The value of things is only conditional, only relative
Persons by contrast do not acquire their value through exchange, or through being assigned a value
They are ends in themselves.
Question: is Kant too idealistic here? What about organ transplants--do some people acquire a higher value?
Kant's contention: rational nature exists as an end-in-itself.
The imperative that follows from this: 84 c2- 85 c1:
So act as to treat humanity, whether in thine own person or in that of any other, in every case, as an end withal, never as a means only.
Goes through his earlier examples:
Perfect duty to oneself: Contemplating suicide to make your life happier.
Are you treating YOURSELF as a MEANS TO AN END.
Fails.
Perfect duty to others: making lying promises
Also fails: you are treating the person you make the promise to as a means rather than an end.

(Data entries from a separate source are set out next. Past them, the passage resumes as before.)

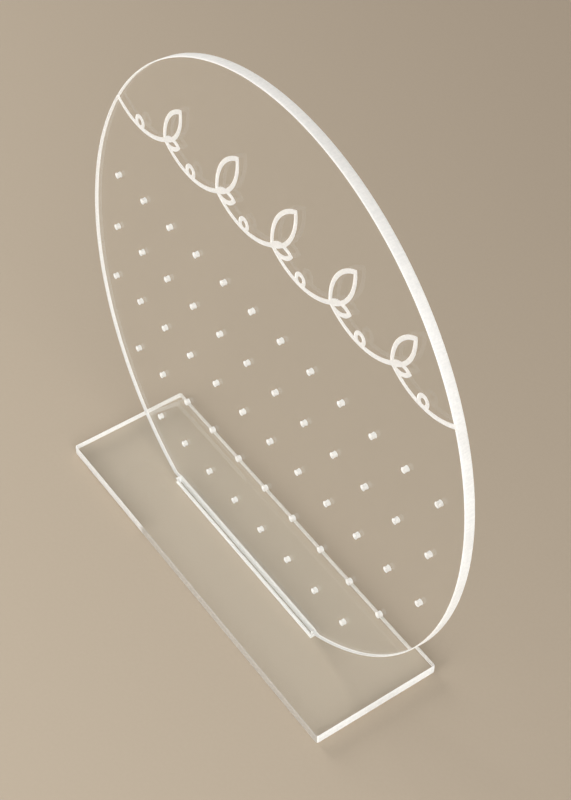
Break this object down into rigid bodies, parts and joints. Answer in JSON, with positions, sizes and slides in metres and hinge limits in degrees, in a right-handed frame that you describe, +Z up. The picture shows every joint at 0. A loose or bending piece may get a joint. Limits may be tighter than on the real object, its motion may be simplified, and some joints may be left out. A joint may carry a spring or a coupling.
{
  "type": "earring display stand",
  "caption": "Clear round plate with rows of small holes for stud earrings and an engraved leafy garland, standing in a slotted rectangular base.",
  "frame": {"origin": "centre of the base's underside", "axes": "+Z up, +X along the base's long side, -Y the side the display plate faces"},
  "size_m": [0.16, 0.039, 0.1546],
  "materials": {
    "clear_acrylic": "clear polished faces, matt white cut edges, hole walls and engraving"
  },
  "bodies": {
    "root": {"display_plate": "clear_acrylic", "base_plate": "clear_acrylic"}
  },
  "joints": []
}
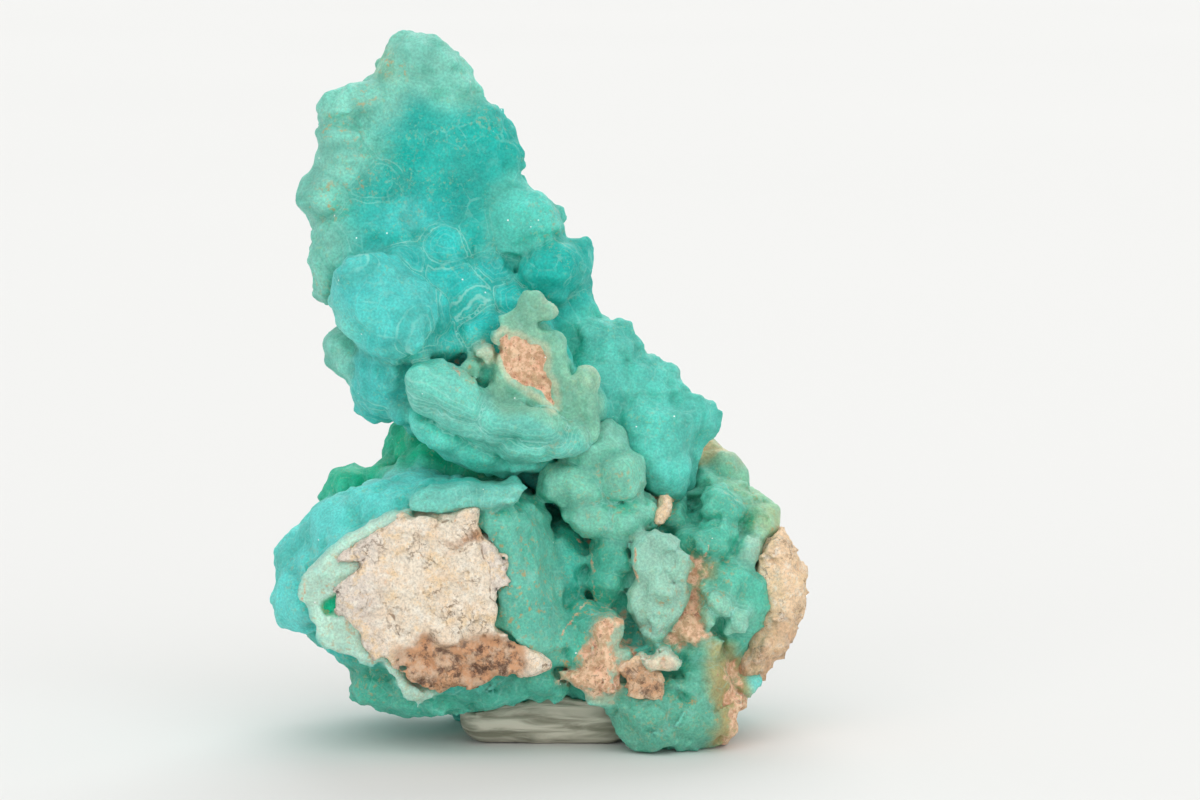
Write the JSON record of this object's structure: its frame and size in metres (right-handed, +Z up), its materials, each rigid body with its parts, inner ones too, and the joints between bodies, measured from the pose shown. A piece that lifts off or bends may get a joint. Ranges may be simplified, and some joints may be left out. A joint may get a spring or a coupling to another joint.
{
  "type": "hemimorphite mineral specimen",
  "caption": "Blue-green botryoidal hemimorphite: a leaning crust of rounded lumps on a lumpy base over cream matrix rock, propped on a putty pad.",
  "frame": {"origin": "middle of the footprint of the whole specimen, on the flat underside of the putty pad", "axes": "+Z up, along the leaning sheet; +Y away from the viewer of the side with the bare rock face; +X to that viewer's right"},
  "size_m": [0.0636, 0.0386, 0.0841],
  "materials": {
    "hemimorphite": "waxy, sugary, slightly translucent",
    "matrix_rock": "rough, crumbly, matt",
    "display_putty": "smooth, matt"
  },
  "bodies": {
    "root": {"hemimorphite_crust": "hemimorphite", "matrix_rock": "matrix_rock", "display_putty": "display_putty"}
  },
  "joints": []
}
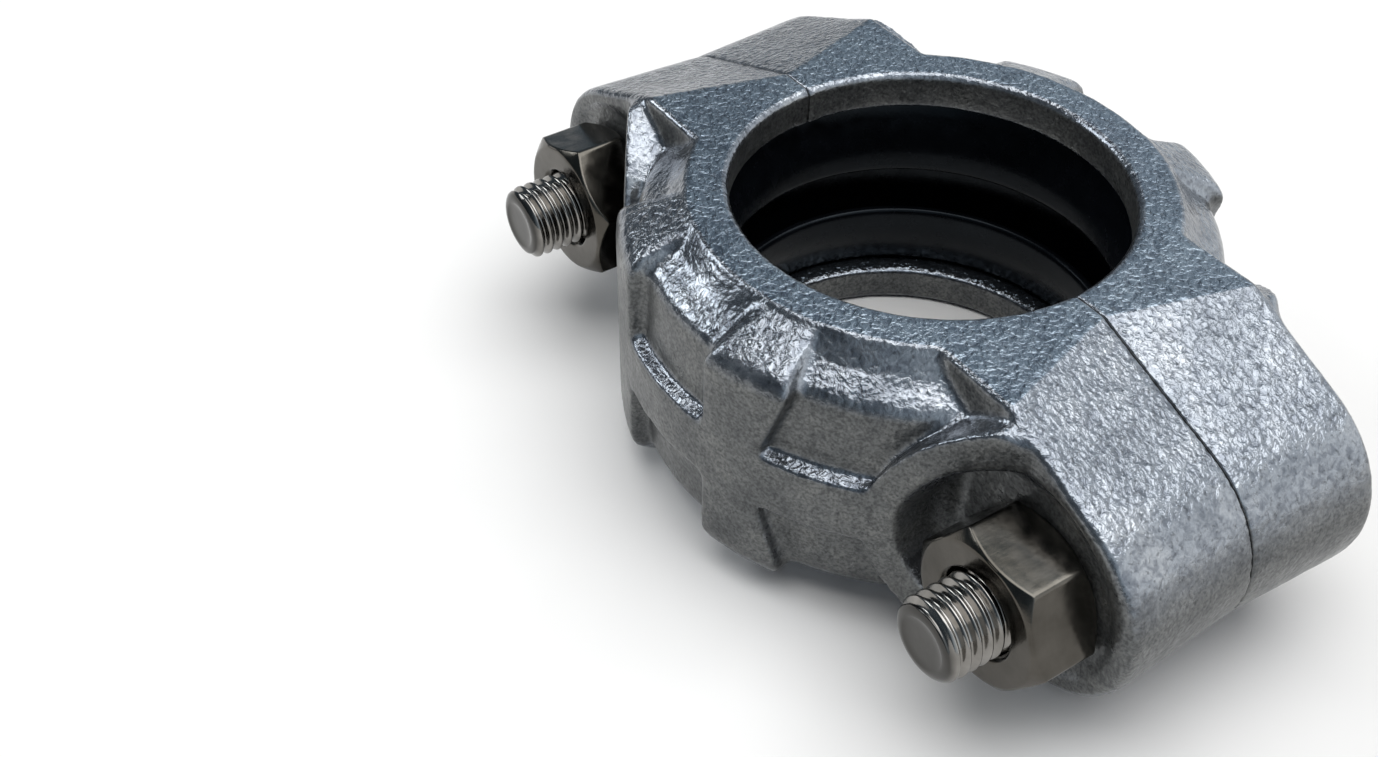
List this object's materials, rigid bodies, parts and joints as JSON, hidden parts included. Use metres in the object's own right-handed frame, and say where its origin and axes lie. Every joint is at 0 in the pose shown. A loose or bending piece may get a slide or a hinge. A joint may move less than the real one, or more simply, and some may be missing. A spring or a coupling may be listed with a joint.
{
  "type": "grooved pipe coupling",
  "caption": "Two-piece bolted clamp housing with a C-section rubber gasket, which joins and seals two pipe ends that have rolled grooves.",
  "frame": {"origin": "centre of the bore, halfway between the two side faces, on the plane where the two halves meet", "axes": "+Z along the pipe, out of the upper side face; +X from the left bolt to the right bolt; +Y from the half with the nuts to the half with the bolt heads"},
  "size_m": [0.1342, 0.09, 0.045],
  "materials": {
    "galvanised_casting": "hot-dip galvanised, rough cast, grey-blue sheen",
    "black_rubber": "moulded, satin",
    "stainless_bolt": "rolled thread, semi-bright",
    "stainless_nut": "machined, dark grey-brown"
  },
  "bodies": {
    "near_half": {"near_housing": "galvanised_casting"},
    "far_half": {"far_housing": "galvanised_casting"},
    "seal": {"gasket": "black_rubber"},
    "left_bolt_body": {"left_bolt": "stainless_bolt"},
    "right_bolt_body": {"right_bolt": "stainless_bolt"},
    "left_nut_body": {"left_nut": "stainless_nut"},
    "right_nut_body": {"right_nut": "stainless_nut"}
  },
  "joints": [
    {"name": "far_half_slide", "type": "slide", "parent": "near_half", "child": "far_half", "axis": [0, 1, 0], "range_m": [0, 0.00788]},
    {"name": "left_bolt_slide", "type": "slide", "parent": "near_half", "child": "left_bolt_body", "axis": [0, 1, 0], "range_m": [0, 0.00788]},
    {"name": "right_bolt_slide", "type": "slide", "parent": "near_half", "child": "right_bolt_body", "axis": [0, 1, 0], "range_m": [0, 0.00788]},
    {"name": "left_nut_spin", "type": "hinge", "parent": "near_half", "child": "left_nut_body", "pos_m": [-0.0503, 0, 0], "axis": [0, -1, 0], "range_deg": [0, 1620]},
    {"name": "right_nut_spin", "type": "hinge", "parent": "near_half", "child": "right_nut_body", "pos_m": [0.0503, 0, 0], "axis": [0, -1, 0], "range_deg": [0, 1620]},
    {"name": "gasket_slide", "type": "slide", "parent": "near_half", "child": "seal", "axis": [0, 1, 0], "range_m": [0, 0.00394]}
  ],
  "couplings": [
    {"joint": "left_bolt_slide", "follows": "far_half_slide", "ratio": 1},
    {"joint": "right_bolt_slide", "follows": "far_half_slide", "ratio": 1},
    {"joint": "left_nut_spin", "follows": "far_half_slide", "rad_per_m": 3590.4},
    {"joint": "right_nut_spin", "follows": "far_half_slide", "rad_per_m": 3590.4},
    {"joint": "gasket_slide", "follows": "far_half_slide", "ratio": 0.5}
  ]
}
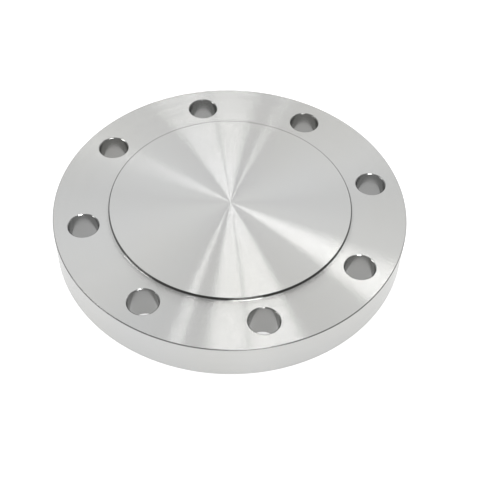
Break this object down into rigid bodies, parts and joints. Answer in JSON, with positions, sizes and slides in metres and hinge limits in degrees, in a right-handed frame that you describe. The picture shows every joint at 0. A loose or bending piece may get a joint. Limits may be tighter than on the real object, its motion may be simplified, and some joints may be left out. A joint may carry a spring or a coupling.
{
  "type": "blind flange",
  "caption": "Raised-face blind flange: a solid turned steel disc with a ring of plain bolt holes that closes the end of a pipe.",
  "frame": {"origin": "centre of the flat back face", "axes": "+Z along the flange's axis, out of the raised face; the bolt holes straddle X and Y"},
  "size_m": [0.2286, 0.2286, 0.0273],
  "materials": {
    "turned_steel": "fine lathe-turned, concentric tool marks, semi-bright"
  },
  "bodies": {
    "root": {"blind_flange": "turned_steel"}
  },
  "joints": []
}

Imperfect duty to self: Duty to develop you talents, not be idle, slothful.
He says 85 c1:
It is not enough that the action does not violate humanity in our own person as an end in itself, it must also harmonize with it.
If we don't develop our talents, we might MAINTAIN the humanity--in ourselves--as an end in itself but we don't ADVANCE the humanity in ourselves.
Imperfect, meritorious, duties toward others: 85 c2
Helping other people.
Kant argues that helping other people promotes their happiness.
We could subsist as beings without anyone contributing to the happiness of others.
Here he means not harming other people, but not helping them either.
But this doesn't treat humanity as an end in itself unless we
"endeavor...to forward the ends of others"
He writes:
For the ends of any subject which is an end in himself ought as far as possible to be my ends also, if that conception is to have its full effect with me.
Question: Review Exercises: End of Kant pg. 86
1. Does the intention affect the moral character of an action?
2. Is moral obligation categorical Kant's sense?
3. Which form of the categorical imperative do you like best?
4. Is Kant's use of the term duty a drawback for his theory?